Wednesday, September 2, 2009

Welcome, Dear Reader

Well, it’s Wednesday night 11:49 on September 2, 2009. This is the eve of the commencement of Project Soulmate. I, Blanche, and my friends Sophia and Dorothy, (not our real names -- yes, we've chosen the Golden Girls as our inspiration) for our past few months of singledom, and in my case years, have traded the books on rules, dating advice, dating guides etc. for books that eschew all of that and emphasize dating to find your soulmate - books that reject the notion that there are key things one must do in order to make men want you. We are the girls who believe that we will find our soulmates, our one and onlies, the ones who want us just the way we are, the ones with whom we’re meant to be with as ordained by the universe, god, and the publishing companies who sold us these books. Yes, we’ve bought that whole notion and we’re not giving up on it. It’s all about magnetizing so that we can attract our heavenly mates - but this does not happen, apparently, without a lot of personal reflection, accessing of our higher selves, and investment in some art supplies.

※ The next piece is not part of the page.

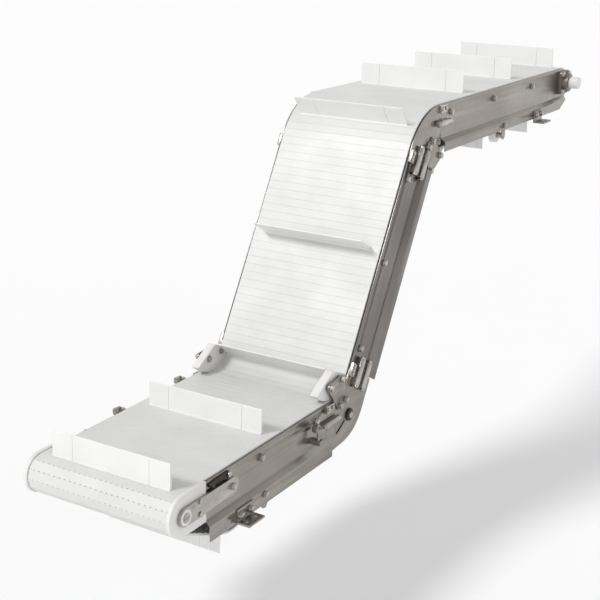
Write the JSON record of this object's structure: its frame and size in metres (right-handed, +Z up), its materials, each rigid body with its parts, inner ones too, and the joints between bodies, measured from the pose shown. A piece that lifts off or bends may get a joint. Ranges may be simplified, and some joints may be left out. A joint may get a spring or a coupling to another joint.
{
  "type": "belt conveyor section",
  "caption": "Z-shaped modular belt conveyor section: low infeed run, steep incline and raised discharge run, with upright flights on the belt.",
  "frame": {"origin": "centre of the infeed support bolt pattern, on the underside of the support feet", "axes": "+X along the infeed run in the direction of travel, +Y across the belt to the left side, +Z up"},
  "size_m": [2.5628, 0.6305, 1.1241],
  "materials": {
    "belt_plastic": "moulded modular belt and flights",
    "white_uhmw": "machined slide plastic",
    "stainless_sheet": "fine satin grain",
    "stainless_bar": "turned and pickled",
    "dark_steel": "blackened",
    "bearing_casting": "cast stainless, bead blasted"
  },
  "bodies": {
    "frame": {"bearing_bolts": "stainless_bar", "bearing_cap": "white_uhmw", "belt_discharge": "belt_plastic", "belt_drive_wrap": "belt_plastic", "belt_incline": "belt_plastic", "belt_infeed": "belt_plastic", "belt_return_discharge": "belt_plastic", "belt_return_incline": "belt_plastic", "belt_return_infeed": "belt_plastic", "belt_return_sag": "belt_plastic", "belt_tail_wrap": "belt_plastic", "cross_tube_bolts": "stainless_bar", "cross_tubes": "stainless_bar", "drive_bearings": "bearing_casting", "flights_carry": "belt_plastic", "flights_return": "belt_plastic", "hold_down_shoes": "white_uhmw", "knee_bushes": "dark_steel", "knee_plate_lower_left": "stainless_sheet", "knee_plate_lower_right": "stainless_sheet", "knee_plate_upper_left": "stainless_sheet", "knee_plate_upper_right": "stainless_sheet", "return_shoes": "white_uhmw", "return_wheel_axles": "stainless_bar", "return_wheel_brackets": "stainless_sheet", "shoe_bolts": "stainless_bar", "shoe_brackets": "stainless_sheet", "side_plate_discharge_left": "stainless_sheet", "side_plate_discharge_right": "stainless_sheet", "side_plate_incline_left": "stainless_sheet", "side_plate_incline_right": "stainless_sheet", "side_plate_infeed_left": "stainless_sheet", "side_plate_infeed_right": "stainless_sheet", "side_plate_studs": "stainless_sheet", "splice_blocks": "stainless_bar", "splice_bolts": "stainless_bar", "splice_screws": "stainless_bar", "splice_sleeves": "stainless_bar", "strip_bolts": "stainless_bar", "support_brackets_discharge": "stainless_sheet", "support_brackets_infeed": "stainless_sheet", "tail_arms": "stainless_bar", "tail_bushes": "white_uhmw", "tail_fixings": "stainless_bar", "tail_side_plates": "white_uhmw", "wear_strips_centre": "white_uhmw", "wear_strips_edge": "white_uhmw"},
    "tail_shaft": {"tail_shaft": "stainless_bar", "tail_sprockets": "white_uhmw"},
    "drive_shaft": {"drive_shaft": "stainless_bar", "drive_sprockets": "white_uhmw", "drive_shaft_collar": "stainless_bar"},
    "knee_shaft": {"knee_return_shaft": "stainless_bar", "knee_return_wheels": "white_uhmw"},
    "wheel_infeed_left": {"return_wheel_infeed_left": "white_uhmw"},
    "wheel_infeed_right": {"return_wheel_infeed_right": "white_uhmw"},
    "wheel_discharge_left": {"return_wheel_discharge_left": "white_uhmw"},
    "wheel_discharge_right": {"return_wheel_discharge_right": "white_uhmw"},
    "latch_left": {"tail_latch_left": "dark_steel"},
    "latch_right": {"tail_latch_right": "dark_steel"}
  },
  "joints": [
    {"name": "drive_spin", "type": "hinge", "parent": "frame", "child": "drive_shaft", "pos_m": [2.20339, 0, 0.89374], "axis": [0, 1, 0], "continuous": true},
    {"name": "tail_spin", "type": "hinge", "parent": "frame", "child": "tail_shaft", "pos_m": [-0.25, 0, 0.11258], "axis": [0, 1, 0], "continuous": true},
    {"name": "knee_spin", "type": "hinge", "parent": "frame", "child": "knee_shaft", "pos_m": [0.58617, 0, 0.0843], "axis": [0, 1, 0], "continuous": true},
    {"name": "wheel_infeed_left_spin", "type": "hinge", "parent": "frame", "child": "wheel_infeed_left", "pos_m": [0.103, 0, -0.0004], "axis": [0, 1, 0], "continuous": true},
    {"name": "wheel_infeed_right_spin", "type": "hinge", "parent": "frame", "child": "wheel_infeed_right", "pos_m": [0.103, 0, -0.0004], "axis": [0, 1, 0], "continuous": true},
    {"name": "wheel_discharge_left_spin", "type": "hinge", "parent": "frame", "child": "wheel_discharge_left", "pos_m": [1.61799, 0, 0.77475], "axis": [0, 1, 0], "continuous": true},
    {"name": "wheel_discharge_right_spin", "type": "hinge", "parent": "frame", "child": "wheel_discharge_right", "pos_m": [1.61799, 0, 0.77475], "axis": [0, 1, 0], "continuous": true},
    {"name": "latch_left_hinge", "type": "hinge", "parent": "frame", "child": "latch_left", "pos_m": [-0.055, 0.2318, 0.149], "axis": [0, 1, 0], "range_deg": [0, 70]},
    {"name": "latch_right_hinge", "type": "hinge", "parent": "frame", "child": "latch_right", "pos_m": [-0.055, -0.2318, 0.149], "axis": [0, 1, 0], "range_deg": [0, 70]}
  ],
  "couplings": [
    {"joint": "tail_spin", "follows": "drive_spin", "ratio": 1},
    {"joint": "knee_spin", "follows": "drive_spin", "ratio": 0.82677},
    {"joint": "wheel_infeed_left_spin", "follows": "drive_spin", "ratio": -2.3366},
    {"joint": "wheel_infeed_right_spin", "follows": "drive_spin", "ratio": -2.3366},
    {"joint": "wheel_discharge_left_spin", "follows": "drive_spin", "ratio": -1.8174},
    {"joint": "wheel_discharge_right_spin", "follows": "drive_spin", "ratio": -1.8174}
  ]
}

And although we’ve spent a lot of time discussing the ideas in these books with each other, we realized that we never quite followed through with all of the exercises, never wholeheartedly embraced the principals of the books and realized that our avoidance stems from the fact that it often feels like homework and jeez, who the hell likes homework? Well, in fact, I actually don’t mind it when I’m forced to do it. But that’s just the thing. No one was forcing us to do it, so while completing week one, two, and sometimes three of the exercises in these books was often inspired and characterized by enthusiasm and excitement, the ensuing weeks were usually marked by weariness and eventually even a resentfulness that finding a soulmate should be so much work. No one else we knew in relationships did this much work to achieve their successful relationship. (But wait, everyone we knew in a relationship did not seem to be in a successful relationship, at least not by our standards, they certainly didn’t seem like soulmate relationships – isn’t that why we’ve held out til this point and become these unmarried 35 and 40 year olds?)  


So is there value to this work, we wondered, enough to spend all of this time doing these exercises? We didn’t know. But we wanted to be sure that we’d tried. And so that we’d have a good reason to be the pissed off old spinsters that failure would mean we’d become. So discipline, back to discipline. We wondered about how we might be more disciplined so we could finally fucking complete a book. Discipline, accountability. That’s what we lacked. How, how, how to do work when no one is making us we wondered?
 

And that’s when the brilliant Sophia stumbled upon the idea of a blog, a blog to recount our efforts in each chapter of a different soulmate seeking guide. Yes, yes, yes.We discussed this and concluded that this is the only way to stay accountable. We will blog - and then you dear sympathetic public will hold us accountable. You will give us the discipline we need to find our soulmates. It is you dear public sympathizers that we will toast at our weddings for bringing us together with our beloveds. We will take turns covering a chapter or section and discuss our experiences with you about doing these exercises. We will tell you about the ups and downs, the past relationships that must be dealt with, and the baggage in every other form that comes up as we take on the personal challenges that the exercises present. Yes, this is the idea and this is the night it all begins.